This evening, at the semester’s close, the audience will hear four pieces that are making their world debuts, works commissioned by Andrew Talle from four graduate student composers—doctoral candidates John Crouch, Elisenda Fábregas, and Ying-Chen Kao, and 2008 master’s graduate David Witmer. Talle, who chairs Peabody’s Musicology Department and teaches at both Peabody and the Hopkins Homewood campus, commissioned the pieces for his undergraduate course focusing on historic premières.

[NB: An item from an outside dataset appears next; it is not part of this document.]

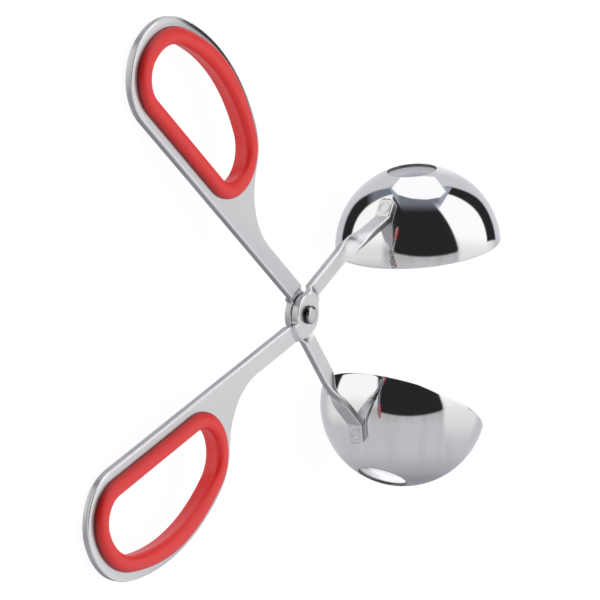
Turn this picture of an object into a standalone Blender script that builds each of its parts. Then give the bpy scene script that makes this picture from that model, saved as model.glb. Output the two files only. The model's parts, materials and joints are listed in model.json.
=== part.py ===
"""Meatball tongs: two stamped steel halves that turn on one rivet, each with a finger loop lined by a
plastic grip at one end and a half-sphere cup at the other.

Metres, +Z up. The tongs lie on a table, opened as far as in the photograph: both cups and both grips
touch z = 0. +X points from the rivet to the cups, +Y to the upper cup, and the hinge axis stands nearly
upright. Both halves are the same stamping; the back half is the front half turned over about X.

Each half is modelled closed, in a frame of its own: the hinge axis is z, the cups' shared rim plane is
y = 0, the half's own cup bulges to +y and its finger loop lies on the -y side.
"""
import math

import bmesh
import bpy
from mathutils import Vector

# Opening of the tongs and gaps between pieces
REST_HALF_OPENING = math.radians(20.7)
FIT_GAP = 0.0003
CLOSED_RIM_GAP = 0.0003

# Cups: parts of a ball, measured outside, a little shallower than half of it
CUP_DIAMETER = 0.045
CUP_DEPTH = 0.02195
CUP_WALL = 0.0008
VENT_DIAMETER = 0.0132
PIVOT_TO_CUP = 0.0616

# Steel strips
STRIP_THICKNESS = 0.0019
EDGE_ROUNDING = 0.0002
DISC_RADIUS = 0.0052
JOGGLE_LENGTH = 0.0018
HANDLE_ANGLE = math.radians(5.84)
HANDLE_JOGGLE_RADIUS = 0.0062
HANDLE_ROOT_FILLET = 0.0006
ARM_ANGLE = math.radians(17.5)
ARM_WIDTH = 0.0043
ARM_INNER_OFFSET = 0.0003
ARM_JOGGLE_RADIUS = 0.0058
ARM_ROOT_FILLET = 0.0015
ARM_REACH = 0.0275
ARM_BEND_RADIUS = 0.025
ARM_STATION_SPACING = 0.0014
TWIST_START = 0.0205
TWIST_LENGTH = 0.0165
PAD_ELEVATION = math.radians(41.4)
PAD_LENGTH = 0.0056
PAD_SIDE_OFFSET = 0.0012
PAD_BEND_RADIUS = 0.0015

# Finger opening: a straight inner side between a front and a rear corner, then a rear arc and a long
# outer arc. Distances run from the hinge along the handle, offsets away from the other handle.
OPENING_INNER_OFFSET = 0.0066
FRONT_CORNER_DISTANCE = 0.0547
FRONT_CORNER_RADIUS = 0.0074
REAR_CORNER_DISTANCE = 0.0883
REAR_CORNER_RADIUS = 0.0057
REAR_ARC_START = math.radians(5.6)
REAR_ARC_RADIUS = 0.0115
OUTER_ARC_RADIUS = 0.0417
NECK_FLARE_DISTANCE = 0.0251
LOOP_RIM_WIDTH = 0.0025

# Grips
GRIP_WIDTH = 0.0039
GRIP_THICKNESS = 0.0048
GRIP_GROOVE_DEPTH = 0.0023
GRIP_HOLLOW = 0.0004
GRIP_ROUNDING_SHARE = 0.85

# Rivet
RIVET_SHANK_DIAMETER = 0.003
RIVET_HEAD_DIAMETER = 0.0047
RIVET_HEAD_HEIGHT = 0.0011
RIVET_HEAD_ROUNDING = 0.0005

# Fineness of the meshes
CUP_SEGMENTS = 56
CUP_RINGS = 10
RIVET_SEGMENTS = 24
CORNER_POINTS = 12
LONG_ARC_POINTS = 15
ROUNDING_POINTS = 3
FILLET_POINTS = 4
WIDTH_STEPS = 4
JOGGLE_STEPS = 4
BEND_STEPS = 5
MERGE_SHARE = 1e-5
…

Each composition student was given the same text—a poem titled “Solitary” by Peabody faculty member Hollis Robbins—as inspiration for a musical composition written for an ensemble of baritone, clarinet, piano, and violoncello. “Solitary” is an almost elegiac 14-line reverie from a prisoner, presumably in solitary confinement, recalling somewhat better earlier times of fishing during summer nights. The poem’s subject matter is emotionally heavy and its tone is complex, where a momentary joyous remembrance is offset by recollections of violence, and the four composers must address this complexity in their music.

Solitary

Hollis Robbins

There is a furtive echo you get used to.
You spend enough time waiting for the sound
of the footsteps of the guard on midnight rounds,
it tells you that you’ll do what you’re supposed to.
It reminds me of the summer nights I used to
fish at night without a light to hear the sounds
of screen porch cocktail laughter drifting down
where I listened still and silent well past curfew.
It was worth it still despite the midnight beatings.
Fish helped but fishing wasn’t why I went.
I wished to see how normal people spent
Their time on ordinary summer evenings.
I tended not to do what I was told to.
And the whispers told me where I would be sent.


Hear Hollis Robbins read her poem:

The same quartet—musicology professor Giarusso (baritone), Talle (cello), and Peabody students Miles Jaques (clarinet) and Tim Hoft (piano)—will play all four pieces. Talle likens his course and tonight’s culminating performance to Iron Chef for composers, where the students take a given set of ingredients and then see what they can create.

Peabody is really all about performance,” says Boyle (MM ’85, DMA ’90) who has led the department for the past eight years. “We tell students, ‘You will hear your music. Whether for large ensemble or small ensemble or solo players, we will do everything we can to make sure that happens. Because that’s how you learn—especially when writing for a large ensemble.’”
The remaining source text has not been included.